House Passes Bill to Give States Option to Extend Postpartum Medicaid Coverage to New Moms

Medicaid and CHIP cover nearly half of all births each year and have critical roles to play to ensure access to postpartum care that supports the lifelong health of mother and baby together. The Helping MOMS Act, passed with a bipartisan majority voice vote in the U.S. House of Representatives this week, would give states a clearer path to ensure that Medicaid and CHIP support women in the postpartum year as they build an essential bond with their child, setting the family on a healthy path.

The bill would give states the option to cover women in pregnancy-related Medicaid and CHIP coverage for one year after delivery, extending their coverage well beyond the current cutoff of 60 days after the end of the pregnancy.  Introduced by Reps. Robin Kelly (D-IL), Michael Burgess (R-TX), Lauren Underwood (D-IL), Cathy McMorris Rodgers (R-WA), Ayanna Pressley (D-MA), and Buddy Carter (R-GA), the bill unanimously passed the U.S. House of Representatives.

Currently, states can only receive federal matching funds to extend postpartum coverage beyond 60 days through a Section 1115 waiver. Three states (Illinois, New Jersey, Missouri) have applied for some version of a postpartum coverage extension waiver, but no state has been approved by CMS. Even more states– more than 20— are on a path to do the same. Still other states, notably California and Texas, are using state-only funds to offer more limited benefits to a subset of postpartum women.

Instead of a waiver application, the bill allows states to submit a Medicaid and CHIP State Plan Amendment (SPA) if they choose to extend coverage for the full postpartum year.
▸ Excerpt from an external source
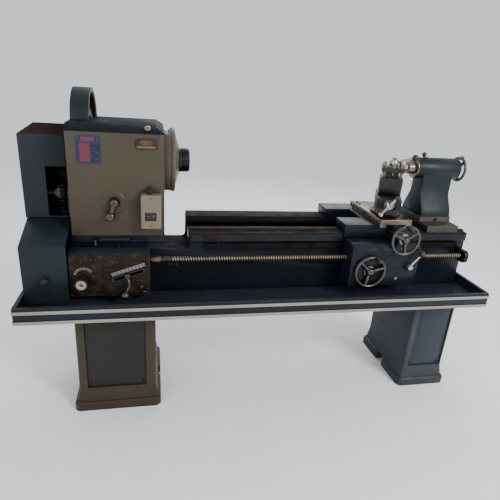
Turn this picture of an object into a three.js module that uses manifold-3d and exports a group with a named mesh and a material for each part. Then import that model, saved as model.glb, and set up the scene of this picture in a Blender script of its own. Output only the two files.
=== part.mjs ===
// Gap-bed centre lathe on two cast pedestals. Millimetres, +Z up, floor at z = 0.
// X runs along the bed (headstock at -X), the operator stands at -Y, the spindle axis lies in y = 0.
import * as THREE from 'three';
import { mergeVertices } from 'three/addons/utils/BufferGeometryUtils.js';
import Module from 'manifold-3d';

const wasm = await Module();
wasm.setup();

// ---- driving dimensions -------------------------------------------------------------------
const GAP = 0.4;                  // clearance between pieces that touch on the real machine

const TRAY_HALF_X = 1030;
const TRAY_HALF_Y = 388;
const TRAY_TOP = 605;
const LIP_HEIGHT = 69;
const PAN_TOP = 557;
const PAN_SHEET = 3;
const TRIM_HEIGHT = 14;
const TRIM_PROUD = 2.5;

const PEDESTAL_FRONT = -235;
const PEDESTAL_BACK = 165;
const FOOT_SPREAD = 22;           // how far the foot stands out round the pedestal
const FOOT_HEIGHT = 88;
const SKIRT_SPREAD = 8;           // step between the foot and the wall
const PEDESTAL_WALL = 14;
const LEFT_PANEL_MARGIN = [38, 44];   // frame left and right of each front panel
const RIGHT_PANEL_MARGIN = [28, 14];
const PANEL_Z = [108, 530];
const PANEL_RECESS = 12;
const LIFT_SLOT_Y = [-70, -6];     // notch through each foot for a pinch bar
const LIFT_SLOT_TOP = 44;
const LEFT_PEDESTAL_X = [-843, -503];
const RIGHT_PEDESTAL_X = [769, 998];

const BED_X = [-835, 1000];
const BED_HALF_Y = 175;
const BED_TOP = 831;
const WAY_INNER = 78;             // distance of each way's inner edge from the middle plane
const BED_WALL = 22;
const V_WAY_Y = -135;
const V_WAY_HALF = 15;
const V_WAY_HEIGHT = 10;
const GAP_X = [-462, -354];       // the gap in front of the chuck
const GAP_FRONT_Z = 755;
const GAP_BACK_Z = 702;

const SPINDLE_Z = 1112;
const HEAD_X = [-825, -463];
const HEAD_FRONT = -210;
const HEAD_BACK = 150;
const HEAD_BOTTOM = 835;
const HEAD_TOP = 1242;
const HEAD_WALL = 14;
const COVER_TOP = 1268;
const COVER_EDGE = 4;             // height of the top cover's upright rim
const COVER_SLOPE_RUN = 42;       // plan length of its front slope
const COVER_SLOPE = Math.atan2(COVER_TOP - HEAD_TOP - GAP - COVER_EDGE, COVER_SLOPE_RUN);
const OIL_CAP = [-526, -191, (COVER_TOP + HEAD_TOP + GAP + COVER_EDGE) / 2];
const BAY_X = -748;               // the pulley bay takes the rear left corner of the headstock
const BAY_FRONT = -53;

const BEARING_R = [50, 78];       // outer radius of the rear and the front spindle bearing
const GEAR_MODULE = 6;
const BULL_TEETH = 36;
const PINION_TEETH = 9;
const INPUT_Y = 98;               // input shaft, above and behind the spindle
const INPUT_Z = SPINDLE_Z + Math.sqrt((GEAR_MODULE * (BULL_TEETH + PINION_TEETH) / 2) ** 2 - INPUT_Y ** 2);

const MOTOR_Y = 298;
const MOTOR_Z = 760;
const MOTOR_RADIUS = 80;
const BELT_X = [-818, -770];
const INPUT_PULLEY_R = 88;
const MOTOR_PULLEY_R = 44;
const BELT_THICKNESS = 8;
const BELT_SLACK = 2;             // air between belt and pulley, so that neither binds

const SELECTOR = [-657, 975];      // speed selector shaft, x and z
const GUARD_X = [-829, -757];
const GUARD_Y = 94;
const GUARD_Z = 1242;
const GUARD_RADIUS = 144;
const SHEET = 3;

const COVER_X = [-1011, -845];
const COVER_FRONT = -110;
const COVER_BACK = 150;
const LOWER_COVER_FRONT = -280;
const LOWER_COVER_TOP = 811;
const COVER_BREAK_Z = 877;

const GEAR_X = -884;              // left face of the end gear train
const GEAR_WIDTH = 20;
const TRAIN = [                   // spindle gear, idler, change gear, feed input gear
  { name: 'spindle_gear', teeth: 24, y: 0, z: SPINDLE_Z, bore: 31.6 },
  { name: 'idler_gear', teeth: 28, y: 1.3, z: 956, bore: 14 },
  { name: 'change_gear', teeth: 32, y: -50, z: 783.4, bore: 14 },
  { name: 'feed_input_gear', teeth: 20, y: -186, z: 706.2, bore: 12, shaft: [-10, 60] },
];

const FEED_BOX_X = [-838, -531];
const FEED_BOX_FRONT = -268;
const FEED_BOX_Z = [592, 775];
const DIAL = [-787, 665];          // feed dial, x and z
const SLOT_TILT = 0.33;           // lean of the lever slot and its index plate
const LEADSCREW_Y = -225;
const LEADSCREW_Z = 733;
const LEADSCREW_R = 12;

const CARRIAGE_X = 575;           // line of the cross-feed screw
const SADDLE_X = [-225, 115];     // along the bed, from that line
const SADDLE_THICKNESS = 44;
const CROSS_SCREW_Z = 19;         // above the bed top
const WHEEL_AT = [-130, -140];    // carriage handwheel, x from the cross-feed screw, z from the bed top
const NUT_LEVER_AT = [62, -120];
const CROSS_TOP = 81;             // top of the cross slide above the bed top
const PIVOT_Y = -110;
const COMPOUND_ANGLE = -25;       // degrees about +Z
const POST_HEIGHT = 128;

const TAILSTOCK_X = 862;
const CENTRE_HEIGHT = SPINDLE_Z - BED_TOP;
const QUILL_R = 30;
const CLAMP_X = -62;

// ---- finishes -----------------------------------------------------------------------------
const finish = (color, roughness, metalness) =>
  new THREE.MeshStandardMaterial({ color, roughness, metalness });
const BEIGE = finish(0x8f897a, 0.5, 0.1);
const BLUE_GREY = finish(0x56636d, 0.45, 0.1);
const BED_BLUE = finish(0x3d4855, 0.5, 0.1);
const PRIMER = finish(0x6d6356, 0.55, 0.4);
const BARE_STEEL = finish(0x9a958d, 0.35, 0.9);
const CREAM = finish(0xd9d2c2, 0.5, 0.0);
const DARK_STEEL = finish(0x4a4746, 0.4, 0.8);
const CAST_IRON = finish(0x5b5a58, 0.6, 0.6);
const BLACK = finish(0x1c1c1e, 0.5, 0.0);
const RUBBER = finish(0x151515, 0.8, 0.0);
const PLATE_BLUE = finish(0x3b4d84, 0.4, 0.1);
const RED = finish(0xa02a22, 0.4, 0.0);
const GREEN = finish(0x2c6b3a, 0.4, 0.0);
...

States that opt to extend postpartum coverage to women in Medicaid must extend coverage to pregnant women covered in CHIP as well.

After the current 60 day postpartum period ends, states could either offer the current Medicaid benefit package that all mandatory populations in the state receive (which for mothers under age 21 would include the EPSDT benefit), or a benefit package determined by the HHS Secretary to be “substantially similar.” The original bill language included a five percentage point increase in the federal matching rate (FMAP) to incentivize states to take up the option, but that language was dropped from the version that passed.

In addition to coverage, there’s also an effort to close some research gaps in the search for better birth outcomes for women in Medicaid and CHIP. The legislation directs the Medicaid and CHIP Payment and Access Commission (MACPAC) to publish a report on state Medicaid coverage of doula services and make recommendations for increasing access to doula services in Medicaid. GAO too must publish, two years after enactment, a report on gaps in coverage for pregnant and postpartum women in Medicaid and CHIP and to compare rates of insurance churn and mortality and morbidity in the states that elect the postpartum coverage extension and the states that do not.

The bipartisan bill, which now moves to the Senate, responds to the alarming maternal mortality crisis in the U.S., the only developed country in the world where the rate of maternal death is continuing to rise. About 700 women die each year due to pregnancy-related complications. According to the Centers for Disease Control and Prevention (CDC), about 31 percent occur during pregnancy, 36 percent happen during delivery or the week after, and 33 percent of the deaths occur one week to one year after delivery. When Medicaid and CHIP coverage ends at 60 days postpartum, many women become uninsured and miss out on critical access to treatment. Cardiomyopathy, or a weakened heart muscle, is the leading cause of death for women nationally in the week to one year after delivery. About three out of five pregnancy-related deaths are preventable, the CDC reported.

Black women and American Indian/Alaska Native women bear the brunt of the disparity. Nationally, Black women and American Indian/Alaska Native women are two to three times more likely to die from a pregnancy-related cause than white women. In some states the disparity is even wider — in Illinois, for instance, non-Hispanic Black women in the state have a shocking rate of maternal mortality six times higher than non-Hispanic White women.

Postpartum coverage extension is one important step to address this alarming trend. CCF and a coalition of 279 national, state, and local partners called on HHS Secretary Alex Azar this  summer to approve the pending Medicaid waiver applications to extend postpartum coverage, both to support health equity and test whether extending Medicaid coverage can reduce the maternal death rate for populations at highest risk, including women with low incomes and communities of color.

This bill is one small piece of a larger national call for improvements in Medicaid coverage for pregnant and postpartum people, including a package of bills known as the “Momnibus” that includes significant improvements in the maternal health care system, such as investments in research, innovative payment models, and specific funding to community-based organizations that are working to improve maternal health outcomes for Black women.

For years, advocates, including the National Birth Equity Collaborative, Black Mammas Matter Alliance, American College of Obstetrics and Gynecology, March of Dimes, and other maternal health groups have called for improvements in Medicaid to address maternal health equity, coverage extensions that expand access, and better data to understand the causes and prevention of maternal deaths.

Maggie Clark is a Program Director at the Georgetown University McCourt School of Public Policy’s Center for Children and Families.